> **DATA SECTION**:
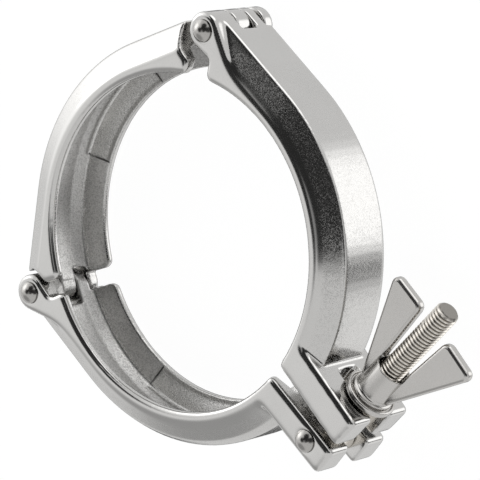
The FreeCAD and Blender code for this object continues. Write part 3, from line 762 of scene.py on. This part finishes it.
class CLAMP_OT_wing_nut(bpy.types.Operator):
    """Model the flanged wing nut with the soft rims of a forging"""

    bl_idname = "clamp.wing_nut"
    bl_label = "Wing nut"

    def execute(self, context):
        sizes, colours = context.scene.clamp_sizes, context.scene.clamp_colours
        # One-piece forged nut in stainless steel, tumbled bright: flat wings with soft rims
        forged = grained_metal(
            "forged_nut_stainless", colours.nut_face, 0.22, 0.03, 0.4 * MM, 0.006 * MM, 0.03)
        piece = self.turn("nut_body", (
            (0, 0, 0), (6.75, 0, 0.35), (6.75, 1.5, 0.5), (6.1, 1.5, 0.2), (5.83, 1.05, 0),
            (5.6, 1.05, 0), (5.55, 2.13, 0.33), (4.75, 2.37, 0.7), (4.7, 10.6, 0.25),
            (0, 10.6, 0)))
        combine(piece, self.cut_wings(sizes), "UNION")
        bore = self.turn("bore", (
            (0, -1, 0), (3.05, -1, 0), (3.05, 5.5, 0), (3.85, 6.5, 0), (4.0, 10.2, 0),
            (4.35, 10.65, 0), (4.35, 11, 0), (0, 11, 0)))
        combine(piece, bore, "DIFFERENCE")
        piece.name = piece.data.name = "wing_nut_forged"
        place_on(piece, PIN_PLACE, ALONG_BOLT)
        shade_flats(piece)
        piece.data.materials.append(forged)
        dress(piece, "nut", "wing_nut")
        return {"FINISHED"}

    def turn(self, name, corners):
        """Turned solid from (radius, height over the seat, corner radius) in millimetres."""
        return turn_outline(name, [
            (reach * MM, SEAT + rise * MM, radius * MM) for reach, rise, radius in corners])

    def cut_wings(self, sizes):
        """Flat plate across the bolt with both wings, their corners and rims rounded."""
        wing = [(5.0, 2.53, 1.2), (16.1, 27.7, 1.7), (5.0, 28.1, 2.0), (3.7, 10.9, 1.0)]
        corners = wing + [(0, 9.0, 0)] + [(-x, y, radius) for x, y, radius in reversed(wing)]
        outline = round_corners([(x * MM, SEAT + y * MM, radius * MM) for x, y, radius in corners])
        plate = new_piece(
            "wings", [(x, 0.0, height) for x, height in outline], faces=[range(len(outline))])
        apply_modifier(plate, "SOLIDIFY", thickness=sizes.wing_thickness, offset=0.0)
        bpy.ops.object.mode_set(mode="EDIT")
        bpy.ops.mesh.select_all(action="SELECT")
        bpy.ops.mesh.normals_make_consistent(inside=False)
        bpy.ops.object.mode_set(mode="OBJECT")
        apply_modifier(
            plate, "BEVEL", width=sizes.wing_rim, segments=5, limit_method="ANGLE",
            angle_limit=math.radians(50), use_clamp_overlap=False)
        return plate


def studio_direction(away, around):
    """Direction by its degrees from the view axis and round it, from the right towards the top."""
    away, around = math.radians(away), math.radians(around)
    side = CAMERA_RIGHT * math.cos(around) + CAMERA_UP * math.sin(around)
    return CAMERA_BACK * math.cos(away) + side * math.sin(away)


class CLAMP_OT_stage(bpy.types.Operator):
    """Set up the pale floor, the light and the camera"""

    bl_idname = "clamp.stage"
    bl_label = "Stage"

    def execute(self, context):
        scene = context.scene
        scene.view_settings.view_transform = "Standard"
        self.add_floor(scene.clamp_colours.floor)
        self.add_world(scene)
        self.add_softbox()
        self.add_camera(scene)
        return {"FINISHED"}

    def add_floor(self, colour):
        leave_nothing_selected()
        bpy.ops.mesh.primitive_plane_add(size=12.0, location=(0, 0, -HALF_WIDTH - 0.05 * MM))
        floor = bpy.context.active_object
        floor.name = floor.data.name = "floor"
        settle(floor)
        # Matt white board: seen as white, with a trace of the clamp's shadow
        material, tree = new_material("matt_white_board")
        path = add_node(tree, "ShaderNodeLightPath")
        passing = add_node(tree, "ShaderNodeMath", {
            0: path.outputs["Is Shadow Ray"], 1: path.outputs["Is Glossy Ray"]},
            operation="MAXIMUM")
        board = add_node(tree, "ShaderNodeBsdfDiffuse", {"Color": (*colour, 1.0)})
        white = add_node(tree, "ShaderNodeEmission", {
            "Color": (1, 1, 1, 1), "Strength": BOARD_WHITE})
        share = add_node(tree, "ShaderNodeMath", {
            0: path.outputs["Is Camera Ray"], 1: BOARD_SHARE}, operation="MULTIPLY")
        lit = add_node(tree, "ShaderNodeMixShader", {
            0: share.outputs[0], 1: board.outputs[0], 2: white.outputs[0]})
        # mirrored rays pass on to the white studio under the board
        clear = add_node(tree, "ShaderNodeBsdfTransparent")
        mixed = add_node(tree, "ShaderNodeMixShader", {
            0: passing.outputs[0], 1: lit.outputs[0], 2: clear.outputs[0]})
        close_material(tree, mixed)
        floor.data.materials.append(material)

    def add_world(self, scene):
        """White studio with the rooms, walls and cards that the metal mirrors."""
        world = bpy.data.worlds.new("white_studio")
        scene.world = world
        world.use_nodes = True
        tree = world.node_tree
        tree.nodes.clear()
        direction = add_node(tree, "ShaderNodeTexCoord").outputs["Generated"]
        level = STUDIO_LEVEL
        for away, around, core, rim, brightness in STUDIO.values():
            near = add_node(tree, "ShaderNodeVectorMath", {
                0: direction, 1: studio_direction(away, around)}, operation="DOT_PRODUCT")
            amount = add_node(tree, "ShaderNodeMapRange", {
                "Value": near.outputs["Value"], "From Min": math.cos(math.radians(rim)),
                "From Max": math.cos(math.radians(core))}, interpolation_type="SMOOTHSTEP")
            mixed = add_node(tree, "ShaderNodeMix", {
                "Factor": amount.outputs[0], "A": level, "B": brightness}, data_type="FLOAT")
            level = mixed.outputs["Result"]
        path = add_node(tree, "ShaderNodeLightPath")
        strength = add_node(tree, "ShaderNodeMix", {
            "Factor": path.outputs["Is Camera Ray"], "A": level, "B": 1.0}, data_type="FLOAT")
        sky = add_node(tree, "ShaderNodeBackground", {
            "Color": (1, 1, 1, 1), "Strength": strength.outputs["Result"]})
        add_node(tree, "ShaderNodeOutputWorld", {"Surface": sky.outputs[0]})

    def add_softbox(self):
        """Large lamp beside the clamp, which it faces."""
        place = Vector((-0.894, -0.244, 0.374)).normalized() * 0.9
        bpy.ops.object.light_add(type="AREA", location=place)
        lamp = bpy.context.active_object
        lamp.name = lamp.data.name = "key_softbox"
        lamp.data.shape = "SQUARE"
        lamp.data.size = 0.45
        lamp.data.energy = 0.6
        lamp.rotation_mode = "QUATERNION"
        lamp.rotation_quaternion = place.to_track_quat("Z", "Y")

    def add_camera(self, scene):
        bpy.ops.object.camera_add(location=CAMERA_PLACE)
        camera = bpy.context.active_object
        camera.name = camera.data.name = "photo_camera"
        turned = Matrix((CAMERA_RIGHT, CAMERA_UP, CAMERA_BACK)).transposed()
        camera.rotation_mode = "QUATERNION"
        camera.rotation_quaternion = turned.to_quaternion()
        camera.data.sensor_width = 36.0
        camera.data.lens = CAMERA_LENS
        camera.data.clip_start = 0.05
        camera.data.clip_end = 50.0
        scene.camera = camera


OPERATORS = (
    CLAMP_OT_castings,
    CLAMP_OT_rivets,
    CLAMP_OT_swing_bolt,
    CLAMP_OT_wing_nut,
    CLAMP_OT_stage,
)


class CLAMP_PT_panel(bpy.types.Panel):
    """List of the clamp's pieces, sizes and colours"""

    bl_idname = "CLAMP_PT_panel"
    bl_label = "Flange clamp"
    bl_space_type = "VIEW_3D"
    bl_region_type = "UI"
    bl_category = "Flange clamp"

    def draw(self, context):
        column = self.layout.column()
        for operator in OPERATORS:
            column.operator(operator.bl_idname)
        for group in (context.scene.clamp_sizes, context.scene.clamp_colours):
            for name in group.__annotations__:
                column.prop(group, name)


CLASSES = (ClampSizes, ClampColours, *OPERATORS, CLAMP_PT_panel)


def register():
    for item in CLASSES:
        bpy.utils.register_class(item)
    bpy.types.Scene.clamp_sizes = PointerProperty(type=ClampSizes)
    bpy.types.Scene.clamp_colours = PointerProperty(type=ClampColours)


def unregister():
    del bpy.types.Scene.clamp_colours
    del bpy.types.Scene.clamp_sizes
    for item in reversed(CLASSES):
        bpy.utils.unregister_class(item)


def main():
    register()
    for make in (bpy.ops.clamp.castings, bpy.ops.clamp.rivets, bpy.ops.clamp.swing_bolt,
                 bpy.ops.clamp.wing_nut, bpy.ops.clamp.stage):
        make()


if __name__ == "__main__":
    main()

> **WHAT YOU ARE ASKED TO DO**:
Print the listing above from its first line through the line with "(reach * MM, SEAT", and stop there.

> **REPLY**:
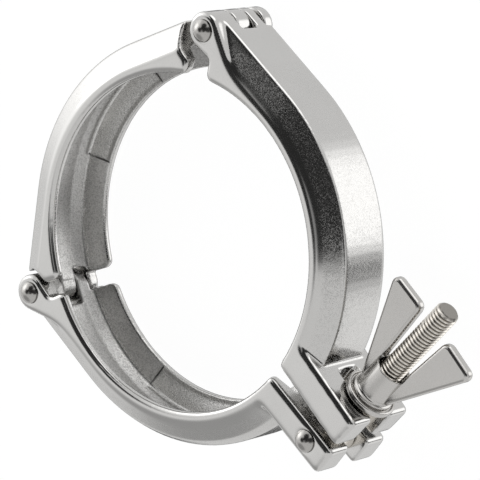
The FreeCAD and Blender code for this object continues. Write part 3, from line 762 of scene.py on. This part finishes it.
class CLAMP_OT_wing_nut(bpy.types.Operator):
    """Model the flanged wing nut with the soft rims of a forging"""

    bl_idname = "clamp.wing_nut"
    bl_label = "Wing nut"

    def execute(self, context):
        sizes, colours = context.scene.clamp_sizes, context.scene.clamp_colours
        # One-piece forged nut in stainless steel, tumbled bright: flat wings with soft rims
        forged = grained_metal(
            "forged_nut_stainless", colours.nut_face, 0.22, 0.03, 0.4 * MM, 0.006 * MM, 0.03)
        piece = self.turn("nut_body", (
            (0, 0, 0), (6.75, 0, 0.35), (6.75, 1.5, 0.5), (6.1, 1.5, 0.2), (5.83, 1.05, 0),
            (5.6, 1.05, 0), (5.55, 2.13, 0.33), (4.75, 2.37, 0.7), (4.7, 10.6, 0.25),
            (0, 10.6, 0)))
        combine(piece, self.cut_wings(sizes), "UNION")
        bore = self.turn("bore", (
            (0, -1, 0), (3.05, -1, 0), (3.05, 5.5, 0), (3.85, 6.5, 0), (4.0, 10.2, 0),
            (4.35, 10.65, 0), (4.35, 11, 0), (0, 11, 0)))
        combine(piece, bore, "DIFFERENCE")
        piece.name = piece.data.name = "wing_nut_forged"
        place_on(piece, PIN_PLACE, ALONG_BOLT)
        shade_flats(piece)
        piece.data.materials.append(forged)
        dress(piece, "nut", "wing_nut")
        return {"FINISHED"}

    def turn(self, name, corners):
        """Turned solid from (radius, height over the seat, corner radius) in millimetres."""
        return turn_outline(name, [
            (reach * MM, SEAT + rise * MM, radius * MM) for reach, rise, radius in corners])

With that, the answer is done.